Mas, mesmo lá fora, nem tudo são flores. Em março deste ano, o site Politico publicou uma reportagem sobre o programa au pair – que tem como objetivo promover o intercâmbio cultural entre família americanas que recebem jovens estrangeiras para trabalharem como babás, elas são remuneradas e devem receber moradia e alimentação dessas famílias.

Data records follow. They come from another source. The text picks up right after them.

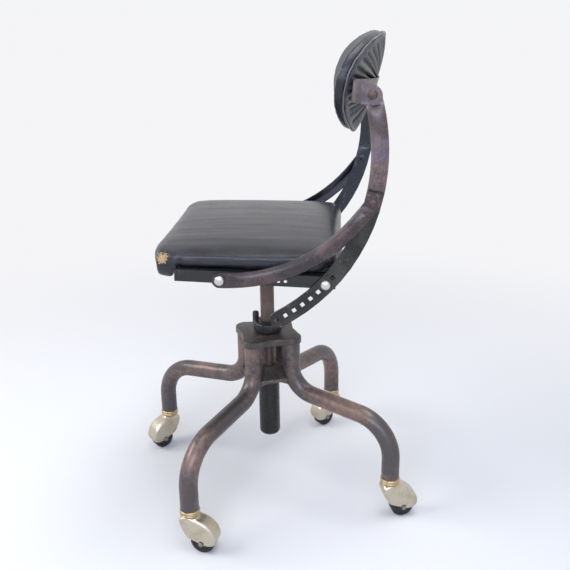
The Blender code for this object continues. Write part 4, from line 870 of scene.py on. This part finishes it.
# held behind the front seam
def backHeld(place):
    tilt = padLook["tilt"]
    ahead = -(place.y - padLook["centreY"]) * math.cos(tilt) + (place.z - padLook["centreZ"]) * math.sin(tilt)
    bend = padLook["bend"] * (place.x / padLook["halfWidth"]) ** 2
    return ahead - bend < padLook["frontSeam"] + backLook["heldPast"]

backMesh = puffed("back_cushion", backLook, backHeld)
backCushion = addPiece("back_cushion_cover", backMesh, leathers["backLeather"], "back", ("back_cushion",),
                       0)

def weltMesh(look):
    curve = bpy.data.curves.new("welt", "CURVE")
    curve.dimensions = "3D"
    curve.bevel_depth = look["radius"]
    curve.bevel_resolution = 4
    spline = curve.splines.new("POLY")
    spline.points.add(look["points"] - 1)
    for index, point in enumerate(spline.points):
        angle = 2 * math.pi * index / look["points"]
        wander = sum(height * math.sin(count * angle) for height, count in look["waves"])
        point.co = (*ovalPoint(angle, look["share"], look["out"] + wander), 1)
    spline.use_cyclic_u = True
    return finishedMesh(helperObject(curve))

weltLook = {"radius": 0.0015, "share": 0.998, "out": -0.0086, "points": 160,
            "waves": ((0.0004, 9), (0.0003, 23))}
welt = addPiece("back_welt_rear", weltMesh(weltLook), leathers["weltLeather"], "back", (), 0)

coverLook = {"front": -0.0086, "rim": 0.0022, "edge": 0.0030, "depth": 0.0118, "dome": 3.2, "least": 0.0006,
             "pleats": 42, "pleatDepth": 0.0058, "hollow": 0.0028, "segments": 336, "opening": 0.93,
             "shares": (0.985, 0.965, 0.935, 0.90, 0.85, 0.79, 0.72, 0.64, 0.56, 0.48, 0.40, 0.32, 0.24, 0.16, 0.08),
             "creamFrom": 0.62, "seed": 11}

# rings drawn in from the rim to the strap; the pleats are their radial waves
def coverMesh(look):
    rng = random.Random(look["seed"])
    depths = [rng.uniform(0.45, 1.0) for _ in range(look["pleats"])]
    creams = [rng.random() for _ in range(look["pleats"])]
    offsets = [rng.uniform(-0.2, 0.2) for _ in range(look["pleats"])]
    bm = bmesh.new()
    bmesh.ops.create_circle(bm, cap_ends=True, segments=look["segments"], radius=look["opening"])
    ring = list(bm.edges)
    for share in (1.0, *look["shares"]):
        ring = extrudeRing(bm, ring, (0, 0, 0))
        for vertex in {v for edge in ring for v in edge.verts}:
            vertex.co = Vector((vertex.co.x, vertex.co.y, 0)).normalized() * share
            vertex.co.z = 1
    closing = bmesh.ops.contextual_create(bm, geom=ring)["faces"]
    bmesh.ops.poke(bm, faces=closing)
    fold = bm.verts.layers.float.new("fold")
    cream = bm.verts.layers.float.new("cream")
    for vertex in bm.verts:
        flat = Vector((vertex.co.x, vertex.co.y))
        share = min(flat.length, 1.0)
        angle = math.atan2(flat.y, flat.x)
        if vertex.co.z < 0.5:
            vertex.co = ovalPoint(angle, share, look["front"])
            continue
        wander = angle + 0.05 * math.sin(5 * angle + 1) + 0.03 * math.sin(11 * angle)
        wander += 0.05 * (1 - share) * math.sin(3 * angle)
        position = wander / (2 * math.pi) * look["pleats"]
        number = int(math.floor(position)) % look["pleats"]
        t = position - math.floor(position)
        t = min(max(t + offsets[number] * math.sin(math.pi * t) ** 2, 0.0), 1.0)
        valley = 1 - math.sin(math.pi * t) ** 0.8
        reach = smoothStep(0.10, 0.45, share) * (1 - smoothStep(0.88, 0.985, share))
        hollow = look["hollow"] * abs(math.cos(angle)) ** 3 * smoothStep(0.35, 0.6, share)
        hollow *= 1 - smoothStep(0.85, 0.98, share)
        rear = look["edge"] + (look["depth"] - look["edge"]) * (1 - share ** look["dome"])
        atRim = smoothStep(0.975, 1.0, share)
        rear = rear * (1 - atRim) + look["rim"] * atRim
        inward = valley * look["pleatDepth"] * depths[number] * reach + hollow
        vertex[fold] = min(valley * reach * (0.5 + 0.6 * depths[number]), 1.0)
        vertex[cream] = (creams[number] > look["creamFrom"]) * (1 - abs(2 * t - 1)) ** 3 * reach * 0.8
        vertex.co = ovalPoint(angle, share, look["front"] - max(rear - inward, look["least"]))
    bmesh.ops.recalc_face_normals(bm, faces=bm.faces)
    return toMesh(bm, "cover")

cover = addPiece("back_cover_pleats", coverMesh(coverLook), leathers["pleatedCloth"], "back", ("back_cover",),
                 0)
crispCopy("back_pan", metals["strapSteel"], 0.0003)
print("back made")


# Floor, world and lights
stageLook = {"floorColour": (0.80, 0.80, 0.815), "floorSize": 14, "floorRoughness": 0.85, "floorSpecular": 0.2,
             "background": (0.91, 0.91, 0.935), "ambient": 0.60, "fade": (0.45, 1.7),
             "behind": (0.34, 0.35, 0.37), "backdropSide": (0.95, 0.97, 1.06), "zenith": (0.80, 0.82, 0.86)}

# 1 for the rays that see the backdrop: the camera's, and those that metal and leather mirror
def seenRays(tree):
    path = addNode(tree, "ShaderNodeLightPath")
    seen = mathNode(tree, "MAXIMUM", path.outputs["Is Camera Ray"], path.outputs["Is Glossy Ray"])
    return mathNode(tree, "MAXIMUM", seen, path.outputs["Is Transmission Ray"])

def makeStage(look):
    bm = bmesh.new()
    bmesh.ops.create_grid(bm, x_segments=2, y_segments=2, size=look["floorSize"])
    mesh = toMesh(bm, "floor")
    floor = bpy.data.objects.new("floor", mesh)
    scene.collection.objects.link(floor)
    material, tree, shader = newMaterial("floorPaint")
    shader.inputs["Base Color"].default_value = (*look["floorColour"], 1)
    shader.inputs["Roughness"].default_value = look["floorRoughness"]
    shader.inputs["Specular IOR Level"].default_value = look["floorSpecular"]
    # away from the chair the backdrop's own colour takes the place of the lit floor
    distance = addNode(tree, "ShaderNodeVectorMath", operation="LENGTH")
    tree.links.new(objectPlace(tree), distance.inputs[0])
    away = rampNode(tree, distance.outputs["Value"], *look["fade"])
    plain = addNode(tree, "ShaderNodeEmission", {"Color": (*look["background"], 1)})
    mix = addNode(tree, "ShaderNodeMixShader")
    tree.links.new(times(tree, away, seenRays(tree)), mix.inputs[0])
    tree.links.new(shader.outputs[0], mix.inputs[1])
    tree.links.new(plain.outputs[0], mix.inputs[2])
    tree.links.new(mix.outputs[0], tree.nodes["Material Output"].inputs["Surface"])
    mesh.materials.append(material)
    world = bpy.data.worlds.new("studio")
    world.use_nodes = True
    scene.world = world
    tree = world.node_tree
    tree.nodes.clear()
    output = addNode(tree, "ShaderNodeOutputWorld")
    seen = addNode(tree, "ShaderNodeBackground", {"Color": (*look["background"], 1), "Strength": 1.0})
    ambient = addNode(tree, "ShaderNodeBackground", {"Strength": look["ambient"]})
    direction = splitAxes(tree, addNode(tree, "ShaderNodeTexCoord").outputs["Generated"])
    # paler towards the backdrop side and the zenith, greyer behind the camera
    sidewise = rampNode(tree, direction["X"], 0.9, -0.9)
    upward = rampNode(tree, direction["Z"], -0.1, 0.9)
    tone = mixColours(tree, sidewise, look["behind"], look["backdropSide"])
    tone = mixColours(tree, upward, tone, look["zenith"])
    tree.links.new(tone, ambient.inputs["Color"])
    mix = addNode(tree, "ShaderNodeMixShader")
    tree.links.new(seenRays(tree), mix.inputs[0])
    tree.links.new(ambient.outputs[0], mix.inputs[1])
    tree.links.new(seen.outputs[0], mix.inputs[2])
    tree.links.new(mix.outputs[0], output.inputs["Surface"])

lightLooks = {
    "windowLight": {"place": (0.4, -2.2, 2.0), "aim": (0, 0, 0.45), "size": 1.8, "power": 39,
                    "colour": (1.0, 0.99, 0.97)},
    "overheadLight": {"place": (0.3, 0.6, 2.9), "aim": (0, 0, 0.4), "size": 2.2, "power": 34,
                      "colour": (0.97, 0.98, 1.0)},
    "skyLight": {"place": (3.0, 0.1, 1.75), "aim": (0, 0, 0.45), "size": 2.6, "power": 56,
                 "colour": (0.64, 0.74, 1.0)},
}

flatness = 0.45     # each light's depth over its width

def makeLight(name, look):
    data = bpy.data.lights.new(name, "AREA")
    data.shape = "RECTANGLE"
    data.size = look["size"]
    data.size_y = look["size"] * flatness
    data.energy = look["power"]
    data.color = look["colour"]
    lamp = bpy.data.objects.new(name, data)
    scene.collection.objects.link(lamp)
    lamp.location = look["place"]
    lamp.rotation_euler = (Vector(look["aim"]) - Vector(look["place"])).to_track_quat("-Z", "Y").to_euler()

makeStage(stageLook)
for name, look in lightLooks.items():
    makeLight(name, look)
print("stage made")
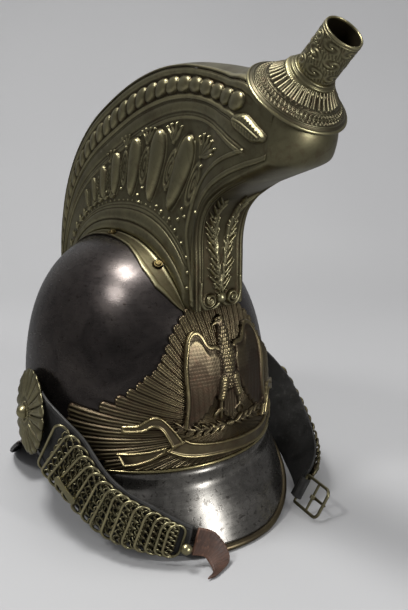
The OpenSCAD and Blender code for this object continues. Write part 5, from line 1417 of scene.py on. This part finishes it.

Na reportagem, jovens que participaram do programa dizem ter sido tratadas como escravas, com situações restrição de comida na casa em que viviam, ou monitoramento pela família do uso de métodos contraceptivos. Na mesma matéria, o Departamento de Estado, que coordena o programa nos Estados Unidos, afirma que se tratam de “incidentes isolados”.
Riscos
Mas, ainda que esse tipo de arranjo funcione no exterior e que aqui no Brasil possa ganhar contornos de descolado para quem quer resolver seus problemas pessoais, sempre haverá um risco de processo trabalhista ao fim da “relação de troca”.
Glomb ressalta que, se no exterior a prática de troca de casa por serviços domésticos é aceitável, no Brasil, o que vale perante a Justiça é a legislação vigente. Além disso, assim como há os acertos de bom grado, podem haver os arranjos com exploração. “Pode ter uma boa fé imensa, mas, por outro lado, pode haver os que façam de má fé. Por isso, a legislação é protetiva”.
Nasser Allan explica que se a pessoa que aceitar o acordo nunca reclamar seus direitos, “a coisa fica por isso mesmo”. Por outro lado, ele apela para o argumento moral: “Tem alguns padrões mínimos de civilidade, que mesmo que a pessoa aceite se submeter, não se pode adotar”.
E até mesmo Maristela Basso, que avalia que o acordo poderia ser bom para as duas partes, alerta para os riscos que o suposto anfitrião teria de acabar respondendo um processo no futuro. “Eu diria como advogada ou como amiga: aqui não pode, vai dar uma dor de cabeça absurda”.
Conheça a lei
CLT
Art. 443 - O contrato individual de trabalho poderá ser acordado tácita ou expressamente, verbalmente ou por escrito e por prazo determinado ou indeterminado.